The Government has been forced to scrap employment tribunal fees following a landmark legal victory for Unison.

The fees, introduced by the coalition Government in 2013, meant that workers who had been treated unfairly or illegally were forced to pay up to £1,200 to take their employers to court.

Unison took the case to the Supreme Court, with lawyers arguing that the fees had been a huge expense for many low-paid employees and prevented people from gaining justice in the workplace – as evidenced by the 79% drop in cases being brought forward after the fees were introduced.

The UK’s highest court ruled in favour of the union, stating that the fees were “inconsistent with access to justice” and in conflicted with the Equality Act 2010 because they disproportionately affected women.
As a result of the victory, the Government is set to refund more than £27m to claimants in what Unison General Secretary Dave Prentis has described as “a major victory for employees everywhere”.

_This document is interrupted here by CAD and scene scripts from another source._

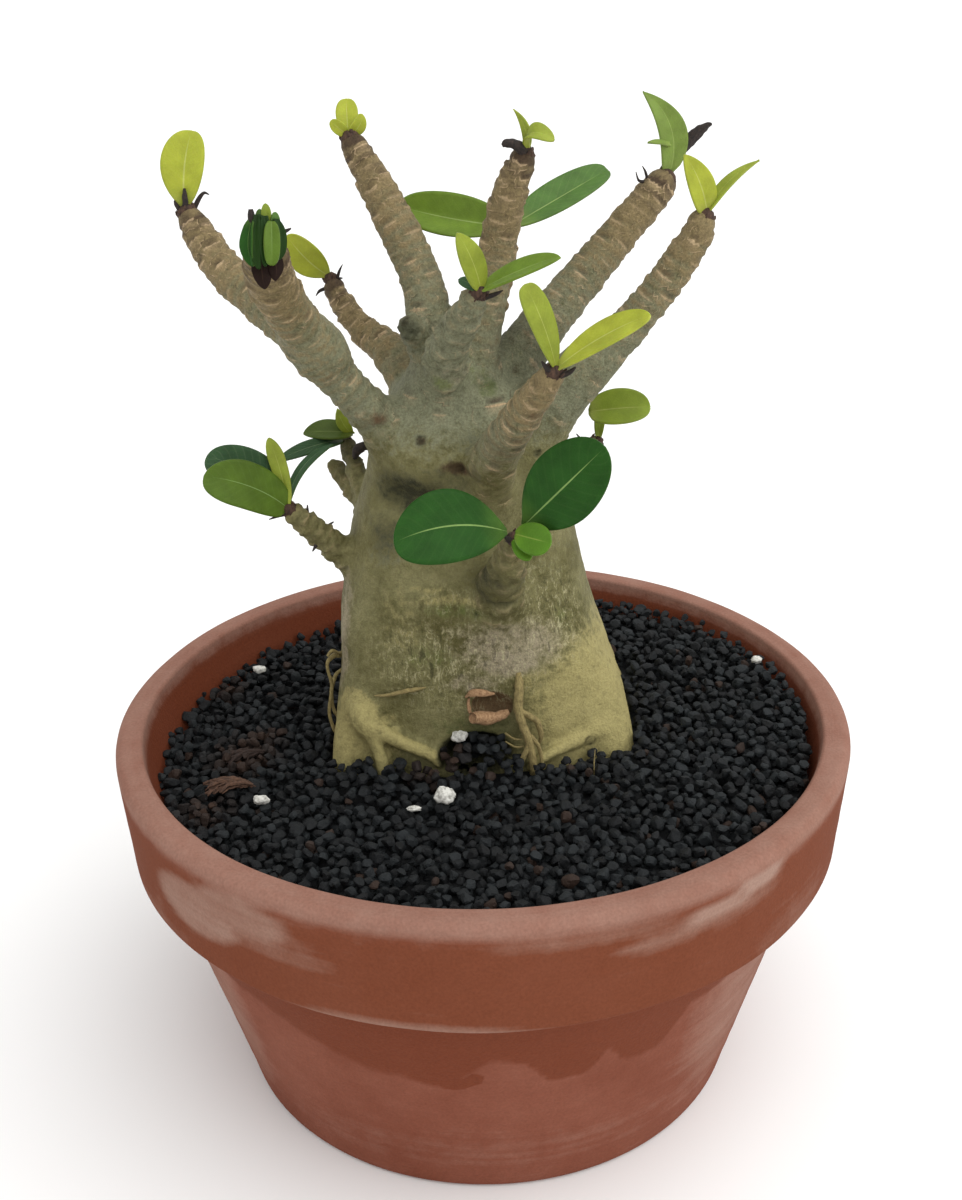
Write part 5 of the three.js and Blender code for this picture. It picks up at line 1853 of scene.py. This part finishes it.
SPRAYS: tuple[Spray, ...] = (
    Spray(
        "far_left",
        (Blade((-68.9, 21, 257.6), 10.6, (0.2, -1, 0.2), Leaf.LIME, 0.8, -1.0, 0.58, 0.4, 0.75, lean=-0.12),),
    ),
    Spray("left_front", (
        Blade(
            (-47.2, -42.6, 237.4), 3.6, (-0.7, -1, 0.1), Leaf.DARK, 0.6, 0.8, 0.5, 0.5, 0.4, 0.6, wave=0.5,
            start=(-46.8, -38, 247),
        ),
        Blade(
            (-45.8, -43.6, 237), 2.8, (-0.3, -1, 0.1), Leaf.DEEP, 0.5, 0.4, 0.5, 0.5, 0.4, 0.5, wave=0.7,
            start=(-45.8, -38.8, 247.6),
        ),
        Blade(
            (-44.4, -43.8, 237.6), 2.6, (0.2, -1, 0.1), Leaf.DEEP, 0.4, -0.3, 0.5, 0.5, 0.4, 0.5, wave=0.7,
            start=(-44.4, -39.2, 247.4),
        ),
        Blade(
            (-42.9, -44.6, 238), 3.5, (0.25, -1, 0.2), Leaf.LAWN_DARK, 0.5, 0, 0.5, 0.3, 0.3, 0.4, wave=0.2,
            start=(-42.8, -40.4, 246.4),
        ),
        Blade(
            (-41.6, -41.6, 238.6), 2.6, (0.7, -1, 0.2), Leaf.DEEP, 0.5, -0.5, 0.5, 0.4, 0.4, 0.4, wave=0.5,
            start=(-42, -38.6, 246.6),
        ),
        Blade(
            (-45, -42.2, 232.4), 4.6, (0, -1, 0.3), Leaf.MAROON, 0.5, 0.4, 0.4, 0.7, 0.4, -0.3, wave=0.8,
            start=(-45.2, -39.5, 240),
        ),
        Blade(
            (-42.8, -41.4, 234), 3.4, (0.3, -1, 0.3), Leaf.MAROON, 0.5, -0.4, 0.4, 0.7, 0.4, -0.3, wave=0.8,
            start=(-43.2, -39.5, 240),
        ),
        Blade(
            (-44.2, -37, 249.6), 2.2, (0, -1, 0.2), Leaf.OLIVE_LIME, 0.4, wedge=0.6, start=(-44, -38.5, 244),
        ),
        Blade(
            (-45.6, -36.6, 248.4), 2.2, (-0.3, -1, 0.2), Leaf.FRESH, 0.4, wedge=0.6, start=(-45.2, -38, 243),
        ),
        Blade((-42.2, -38, 248), 2.2, (0.5, -1, 0.2), Leaf.FRESH, 0.4, wedge=0.6, start=(-42.8, -38, 242.4)),
    )),
    Spray(
        "left_back", (Blade((-48.8, 34, 229), 8.8, (-0.4, -0.9, 0.3), Leaf.LIME, 1, -0.6, 0.52, 0.55, 0.85),),
    ),
    Spray("centre_left", (
        Blade((-31, 30, 263.3), 5.6, (0, -1, 0.3), Leaf.LIME, 0.2, 0, 0.6, 0.42, 0.45),
        Blade((-26.9, 25.4, 260.1), 3.9, (0.8, -0.8, 0.3), Leaf.LIME, 0.9, 0.5, 0.55, 0.45, 0.5),
        Blade((-34.7, 24, 258.9), 3.3, (-0.6, -1, 0.5), Leaf.LIME, 0.6, 0, 0.55, 0.45, 0.5),
    )),
    Spray("centre", (
        Blade((10.2, 5, 263), 2.4, (-0.5, -1, 0), Leaf.SPRING, 0.2, 1.5, 0.3, 1.0, 0.35),
        Blade((19.6, -2, 256.6), 5.2, (-0.25, -0.6, 1), Leaf.SPRING, 3.6, 0, 0.66, 0.42, 0.7, 0.5),
    )),
    Spray("centre_back", (
        Blade((-19.2, 33, 236.0), 12.2, (-0.2, -0.8, 0.7), Leaf.LAWN, 0.4, -1.0, 0.5, 0.5, 0.6, 0.5),
        Blade((35.4, 34, 244), 10.2, (-0.2, -0.7, 0.8), Leaf.FRESH, 0, 0, 0.52, 0.36, 0.6, 0.35),
    )),
    Spray("centre_twig", (
        Blade((-3.4, -29, 241), 6, (0.4, -1, 0.3), Leaf.SPRING, 0.8, 0.4, 0.5, 0.7, 0.5),
        Blade((19.4, -31, 235.6), 6, (-0.3, -0.6, 1), Leaf.LAWN, 0.4, -0.4, 0.52, 0.6, 0.5, 0.35),
        Blade((-3.4, -24, 229.4), 3, (-0.2, -0.8, 1), Leaf.BLUE, 0.5, 0, 0.5, 0.5, 0.6),
    )),
    Spray("right_back", (
        Blade((44.4, 38, 262.8), 7.8, (0.25, -1, 0.1), Leaf.SAGE, 1, 3.8, 0.36, 0.85, 0.35, 0.3),
        Blade((45.4, 33, 250.8), 1.7, (0, -0.6, 1), Leaf.SAGE, 0.4, 0, 0.5, 0.8, 0.6, start=(51.4, 35, 250)),
    )),
    Spray("right", (
        Blade((49.4, -7, 253.6), 6.8, (0.3, -1, 0.2), Leaf.LIME, 0.8, 0.6, 0.4, 0.75, 0.35, 0.3),
        Blade((67.8, -2, 251.2), 3.2, (-0.6, -0.8, 0.6), Leaf.SPRING, 1.4, -0.7, 0.36, 1.0, 0.4, 0.4),
    )),
    Spray("front", (
        Blade((10.8, -50, 234), 6, (0.3, -1, 0.3), Leaf.SPRING, 1, 0.4, 0.72, 0.28, 0.75, 0.25),
        Blade((37.4, -51, 227.2), 7.2, (-0.3, -0.7, 0.9), Leaf.LIME, 0.8, -0.6, 0.58, 0.45, 0.7, 0.3),
    )),
    Spray("low_front", (
        Blade(
            (-19.6, -46, 174.0), 17.4, (-0.05, -0.9, 0.5), Leaf.DARK, 1.8, 2.4, 0.56, 0.46, 0.8, 0.14,
            start=(6.6, -38.5, 173.2),
        ),
        Blade(
            (28.8, -46, 196.2), 17.6, (-0.4, -1, 0.4), Leaf.DARK, 1.6, 0.4, 0.56, 0.46, 0.95, 0.14,
            start=(10.6, -38.5, 174.6),
        ),
        Blade(
            (16.6, -47, 173.6), 7.6, (0.1, -1, 0.3), Leaf.BRIGHT, 0.4, 0, 0.6, 0.4, 0.55,
            start=(8.6, -40.5, 173.4),
        ),
        Blade((11.6, -45, 168.6), 4.4, (0, -1, 0.6), Leaf.BRIGHT, 0.4, 0, 0.6, 0.5, 0.6),
    )),
    Spray("low_right", (
        Blade(
            (45.6, 12, 186.8), 10, (-0.2, -0.85, 0.7), Leaf.OLIVE_LIME, 0.8, 0, 0.5, 0.42, 0.42, 0.45,
            start=(29.6, 14, 185.2),
        ),
        Blade((32.8, 14.6, 187), 3.0, (0, -1, 0.2), Leaf.OLIVE_LIME, 0.2, 0, 0.8, 0.4, 0.4),
    )),
    Spray("low_left", (
        Blade((-68.6, -3, 181.2), 13, (0, -0.8, 0.6), Leaf.BLUE, 0.6, 1.6, 0.5, 0.42, 0.7),
        Blade((-68.4, -11, 178.6), 12, (0.05, -0.95, 0.4), Leaf.LAWN_DARK, 1.4, 1.7, 0.62, 0.42, 0.36),
        Blade((-53, 0, 184.6), 4.4, (0, -1, 0.2), Leaf.SPRING, 0.5, 0.8, 0.7, 0.6, 0.4),
        Blade((-37.2, 5, 180.8), 3.4, (-0.75, -0.7, 0.5), Leaf.BLUE, 0.8, -3.2, 0.6, 0.8, 0.35),
    )),
    Spray("low_back", (
        Blade(
            (-46.8, 22, 178.2), 7, (0, -0.6, 1), Leaf.OLIVE, 0.6, 0, 0.5, 0.7, 0.45, 0.4,
            start=(-33.6, 24, 177.4),
        ),
        Blade(
            (-37.2, 22, 185), 3.4, (0, -1, 0.3), Leaf.SPRING, 0.5, -0.6, 0.5, 0.8, 0.6,
            start=(-33.8, 24.5, 177),
        ),
        Blade((-53, 10, 174.6), 4.6, (-0.3, -0.8, 0.7), Leaf.BLUE, 1.4, 0, 0.5, 0.7, 0.55),
    )),
)


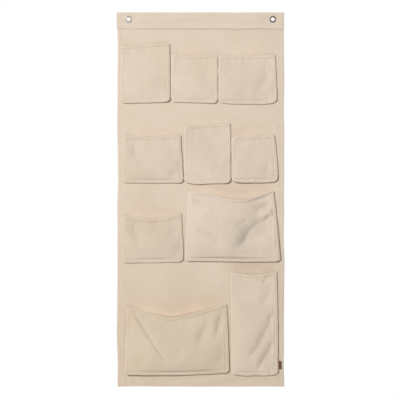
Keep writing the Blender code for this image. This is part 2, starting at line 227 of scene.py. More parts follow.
def smooth_path(points, steps=10):
    """A Catmull-Rom curve through points, as an array."""
    points = np.array(points, float)
    ends = np.vstack([2 * points[0] - points[1], points, 2 * points[-1] - points[-2]])
    found = []
    for i in range(1, len(ends) - 2):
        a, b, c, d = ends[i - 1 : i + 3]
        for k in range(steps):
            t = k / steps
            square, cube = 2 * a - 5 * b + 4 * c - d, 3 * b - a - 3 * c + d
            found.append(0.5 * (2 * b + (c - a) * t + square * t**2 + cube * t**3))
    found.append(points[-1])
    return np.array(found)


def beside_path(x, z, path):
    """For each place: its distance from a path, negative on the right of its run, and its share along it."""
    best = np.full(x.shape, np.inf)
    signed = np.zeros(x.shape)
    along = np.zeros(x.shape)
    lengths = np.hypot(*np.diff(path, axis=0).T)
    starts = np.concatenate([[0], np.cumsum(lengths)])
    for i, ((ax, az), (bx, bz)) in enumerate(zip(path[:-1], path[1:])):
        dx, dz = bx - ax, bz - az
        t = np.clip(((x - ax) * dx + (z - az) * dz) / (dx * dx + dz * dz), 0, 1)
        px, pz = x - ax - t * dx, z - az - t * dz
        far = np.hypot(px, pz)
        near = far < best
        side = np.where(dx * pz - dz * px >= 0, 1.0, -1.0)
        best = np.where(near, far, best)
        signed = np.where(near, far * side, signed)
        along = np.where(near, (starts[i] + t * lengths[i]) / starts[-1], along)
    return signed, along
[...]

Commenting on the ruling, FDA General Secretary Dave Penman said: “I’d like to congratulate Unison for leading on this issue and ultimately winning this important victory for workers across the country.
“When the fees were introduced, the FDA took the decision to pay all tribunal costs on behalf of members, but not everybody has access to this kind of support.

“Unison’s hard work in pursuing this issue means many more people can now get access to the justice they deserve.”